Fur-trimmed red hat and jolly white beard flapping in the wind, this fellow might be spied anywhere from the Kensington Expressway to a street near you, waving and ho-ho-ho-ing from his spiffy red convertible adorned with fuzzy toy antlers.

Yes, it's Santa Claus -- albeit one with a 1960 Austin Healey instead of a sleigh. And a day job as an inventory specialist at Ingram Micro in Amherst instead of making toys at the North Pole.

Don't tell the kids, but the rest of the year Santa goes by the name of Jim Thompson, an Amherst father of three grown children and husband of 36 years to Mrs. Claus, better known as Holly Thompson.

Most evenings during the holiday season, this Santa hops into his lovingly restored little car -- also known as a bugeye Sprite -- and zips about Western New York. Sometimes he meets up with friends from his church to go caroling at retirement homes and such.

He also does gigs for community groups and others. No charge -- though he will take a cookie and glass of milk or cup of coffee.

You could say he inherited the job. His father was a Santa, too. In fact, Thompson had been a Santa sans car for years and years. It was after he bought the Austin Healey and noticed how the Sunday school kids at his church loved to dress it up that Thompson decided to take to the road to spread even more holiday cheer.

"It just brings joy to so many people," he said of his night job tooling around the streets of Western New York, which he has been doing for nine years.
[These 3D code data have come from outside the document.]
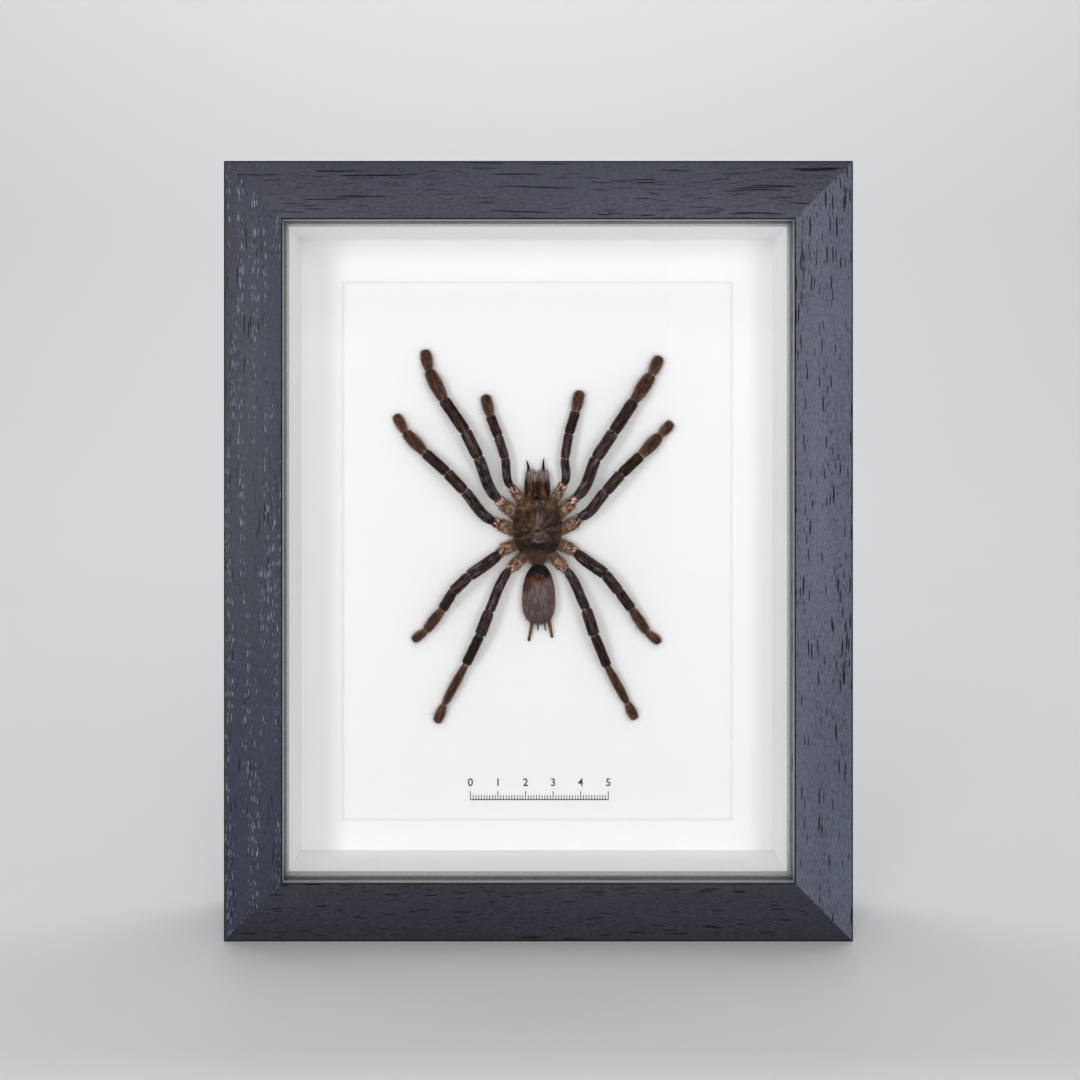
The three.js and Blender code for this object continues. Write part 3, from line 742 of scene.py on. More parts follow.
def board_frame(points):
    """Points or directions in the spider's own directions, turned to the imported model's."""
    points = np.asarray(points, float)
    return np.stack([points[:, 0], -points[:, 2], points[:, 1]], axis=1)


def on_board(points):
    """Points in the spider's own directions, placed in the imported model's frame."""
    return board_frame(points) + (0, BOARD_Y, SPECIMEN_RISE)


def ring_faces(rings, sides, first, last):
    """Faces between rings of points laid out one after the other, and fans to the first and last poles."""
    faces = []
    for r in range(rings - 1):
        for i in range(sides):
            a, b = r * sides + i, r * sides + (i + 1) % sides
            faces.append((a, b, b + sides, a + sides))
    base = (rings - 1) * sides
    for i in range(sides):
        j = (i + 1) % sides
        faces += [(first, j, i), (last, base + i, base + j)]
    return faces


def finished(piece, slot, *nodes):
    """Hands a piece over to its body, and hides the nodes it stands for. The slot is not used."""
    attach(piece, BODY)
    if nodes:
        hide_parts(*nodes)
    return piece


# ---- The moulding ----
def moulding_section():
    """The section as (inward, back), once around."""
    rebate = FACE - LIP
    deep = FRAME_DEPTH - BACK_ROUND
    corners = [
        ((OUTER_ROUND, OUTER_ROUND), OUTER_ROUND, 180),
        ((FACE - INNER_ROUND, INNER_ROUND), INNER_ROUND, 270),
        ((rebate - BACK_ROUND, deep), BACK_ROUND, 0),
        ((BACK_ROUND, deep), BACK_ROUND, 90),
    ]
    section = []
    for centre, radius, start in corners:
        if start == 0:
            section += [(FACE, LIP), (rebate, LIP)]
        for step in range(ARC_STEPS + 1):
            turn = math.radians(start + 90 * step / ARC_STEPS)
            section.append((centre[0] + radius * math.cos(turn), centre[1] + radius * math.sin(turn)))
    return section


def mitred(piece_name, side, section, material):
    """A mitred length with this section of (inward, back), on one side of the frame. Its lip is marked."""
    degrees, length, reach = SIDES[side]
    turn = math.radians(degrees)
    points = []
    for end in (-1, 1):
        for inward, back in section:
            along = end * (length / 2 - inward - MITRE_GAP / 2)
            drop = inward - reach
            x = along * math.cos(turn) + drop * math.sin(turn)
            z = -along * math.sin(turn) + drop * math.cos(turn)
            points.append((x, FRONT_Y + back, MID_Z + z))
    count = len(section)
    faces = [(i, (i + 1) % count, count + (i + 1) % count, count + i) for i in range(count)]
    faces += [tuple(range(count))[::-1], tuple(range(count, 2 * count))]
    inward = [min(section[i][0], section[(i + 1) % count][0]) for i in range(count)]
    lip = [float(least > FACE - 0.01) for least in inward] + [0, 0]
    return solid(piece_name, points, faces, material, {"lip": lip}, crease=35, domain="FACE")


def lining(kind, side, front, back, material, slot):
    """A strip or a wall of the box, whose inner face is in line with the moulding's."""
    outer = FACE - LIP + LINING_GAP
    section = [(outer, front), (FACE, front), (FACE, back), (outer, back)]
    where = side.split("_")[1]
    piece = mitred(f"{kind}_{where}_lining", side, section, material)
    finished(piece, slot, f"{kind}_{where}")


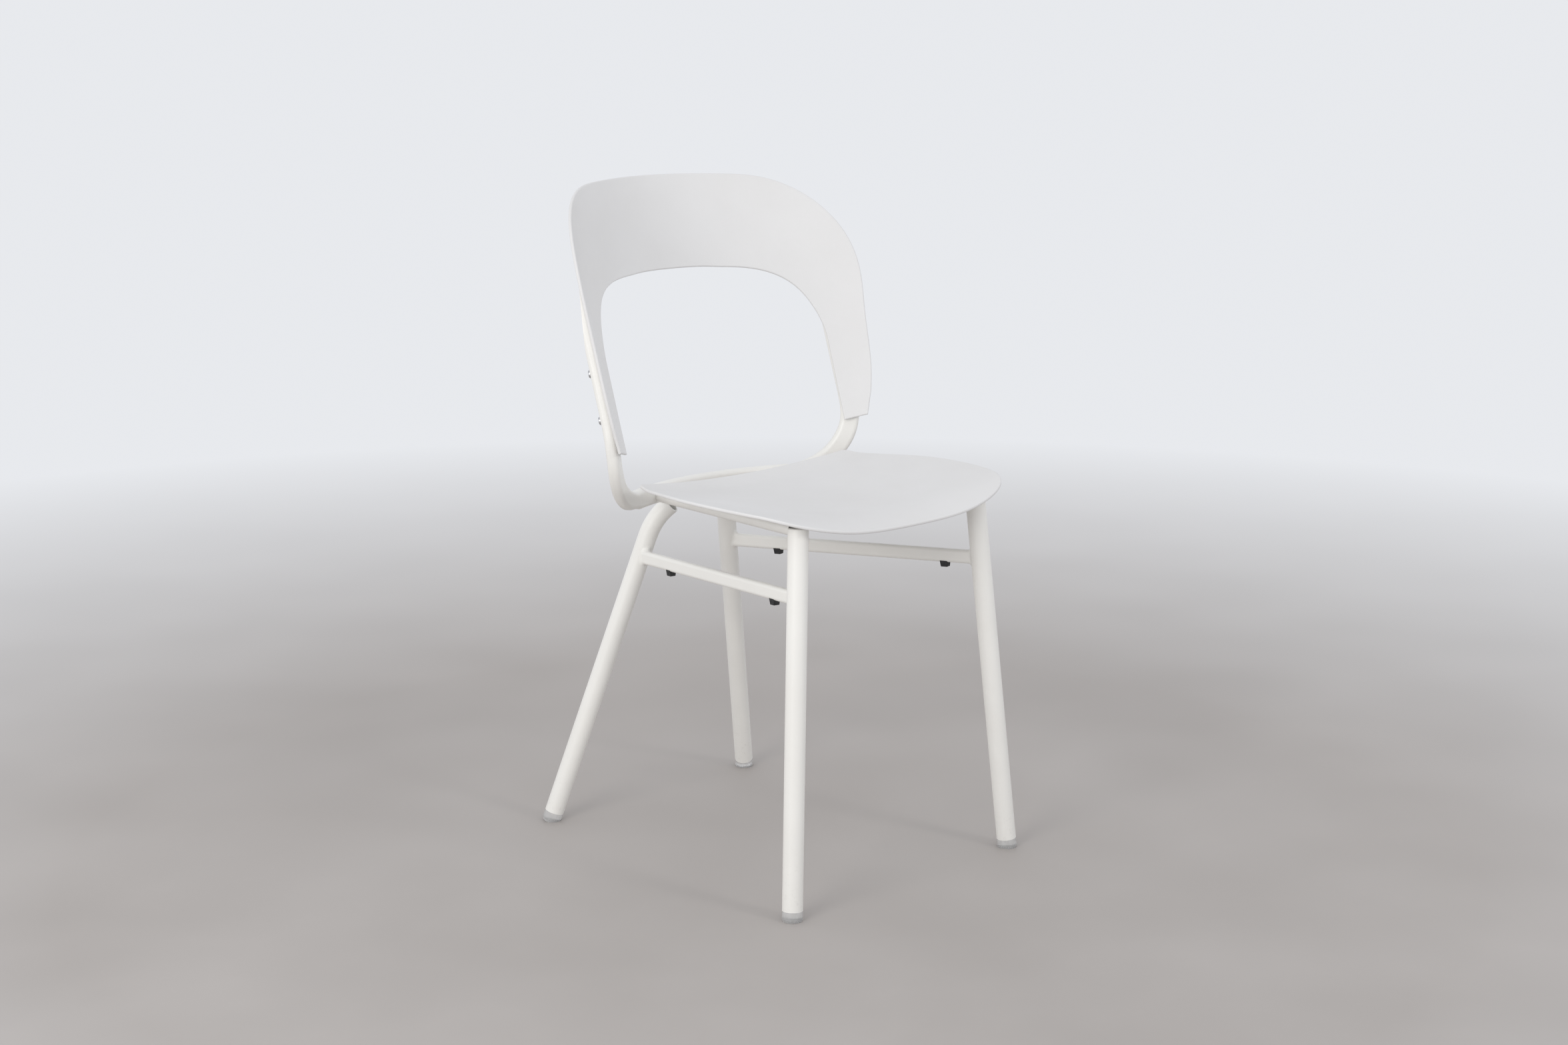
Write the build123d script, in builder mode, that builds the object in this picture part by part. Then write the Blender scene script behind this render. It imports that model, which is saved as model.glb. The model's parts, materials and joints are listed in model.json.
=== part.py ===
"""Stacking chair: welded tube frame, moulded seat, moulded horseshoe backrest.

Frame: millimetres, +Z up, origin on the floor under the middle of the chair.
The chair faces -Y. The sitter's right is -X.
"""

from build123d import *
from math import asin, cos, pi, radians, sin
import os

os.makedirs("parts", exist_ok=True)

# ---------------------------------------------------------------- dimensions
# Legs: round tube, straight and splayed; the rear pair bends in at the top
LEG_R = 12.5
TUBE_WALL = 2.0
CAP_T = 2.0
FRONT_FOOT = (191.0, -243.0)
FRONT_TOP = (152.6, -212.0)
FRONT_TOP_Z = 462.0
FRONT_LEG_END = 466.0
REAR_FOOT = (174.0, 243.0)
REAR_TOP = (54.5, 149.5)
REAR_TOP_Z = 440.0
REAR_BEND_Z = 385.0
REAR_BEND_R = 90.0
REAR_BEND_ANGLE = 35.0
REAR_LEG_END = 441.0
TUBE_END_Z = 12.0

# Side rails under the seat edge
RAIL_R = 8.0
RAIL_WALL = 1.5
RAIL_FRONT = (152.6, -213.0, 463.2)
RAIL_REAR = (85.5, 123.0, 447.5)

# Side stretchers between the front and rear legs, flat-oval tube
STRETCHER_H = 17.5
STRETCHER_T = 11.0
STRETCHER_CORNER = 4.5
STRETCHER_WALL = 1.5
STRETCHER_FRONT_Z = 383.5
STRETCHER_REAR_Z = 358.0
WELD_R = 6.0

# Cross tubes under the seat, dipping in the middle to clear the dish
CROSS_R = 7.0
CROSS_WALL = 1.5
CROSS_DIP = 9.0
CROSS_Y = {"front": -140.0, "rear": 5.0}

# Back hoop: flat-oval tube lying on an upright cylinder, its uprights leaning back
HOOP_W = 25.0
HOOP_T = 15.0
HOOP_CORNER = 6.0
HOOP_WALL = 1.6
HOOP_R = 322.5
HOOP_MID_Y = 135.2
HOOP_Z = 450.0
HOOP_BEND = 88.0
HOOP_X = 205.3
HOOP_TOP_Z = 738.0
HOOP_MITRE_Z = 640.0

# Backrest: sheet bent to a radius in plan, leaning back in a straight line
BACK_LEAN = 0.33
BACK_R = 310.0
BACK_T = 4.0
BACK_REF_Z = 546.0
BACK_REF_Y = 128.0
BACK_TOP_Z = 847.5
BACK_PEG_Z = (566.0, 622.0)
BACK_PEG_R = 5.0

# Seat: thin dished sheet with a waterfall front and a small lip at the rear
SEAT_T = 4.0
SEAT_Z = 466.0
SEAT_DISH_R = 1040.0
SEAT_FRONT_ROLL_Y = -195.0
SEAT_FRONT_ROLL_R = 164.0
SEAT_REAR_ROLL_Y = 15.0
SEAT_REAR_ROLL_R = 148.0
SEAT_EDGE_R = 1.6
SEAT_BOSS_R = 7.0
SEAT_FIXINGS = ((127.0, -172.0), (86.0, 28.0))
TAB_T = 3.0
TAB_W = 22.0

# Screws and rubber parts
SCREW_R = 2.5
HEAD_R = 5.0
HEAD_H = 3.0
BUMPER_T = (0.21, 0.867)
BUMPER_H = 6.0

SIDES = {"right": -1, "left": 1}


# ---------------------------------------------------------------- helpers
def lerp(a, b, t):
    return a + (b - a) * t


def front_axis(z, side):
    """Point on a front leg's axis at height z."""
    t = z / FRONT_TOP_Z
    x = lerp(FRONT_FOOT[0], FRONT_TOP[0], t)
    return Vector(side * x, lerp(FRONT_FOOT[1], FRONT_TOP[1], t), z)


def rear_axis(z, side):
    """Point on the straight part of a rear leg's axis at height z."""
    t = z / REAR_TOP_Z
    x = lerp(REAR_FOOT[0], REAR_TOP[0], t)
    return Vector(side * x, lerp(REAR_FOOT[1], REAR_TOP[1], t), z)


def rail_point(y, side):
    """Point on a side rail's axis at depth y."""
    t = (y - RAIL_FRONT[1]) / (RAIL_REAR[1] - RAIL_FRONT[1])
    x = lerp(RAIL_FRONT[0], RAIL_REAR[0], t)
    return Vector(side * x, y, lerp(RAIL_FRONT[2], RAIL_REAR[2], t))


def rod(start, end, radius):
    """Solid round bar between two points, kept apart from any open builder."""
    with BuildPart(mode=Mode.PRIVATE) as bar:
        with BuildSketch(Plane(origin=start, z_dir=end - start)):
            Circle(radius)
        extrude(amount=(end - start).length)
    return bar.part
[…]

People wave back, all smiles; the police seem to particularly enjoy the sight of the "Santa guy," as some have come to call him.

Kids love him especially, he said. After all, they can tell their friends there really is a Santa Claus -- they have his license plate number to prove it.

And if you don't believe in Christmastime miracles, consider this: One evening not long ago, Santa's travels along car-clogged Transit Road in Amherst brought traffic to a halt. Drivers wanted to pose with him for pictures, sit in his car -- just generally giggle and laugh and wave.

But not one driver honked in anger. Not one. "It was amazing," he said.

"It changes people's attitudes for the rest of the day," he said. "You don't know why. But it is the way life should be."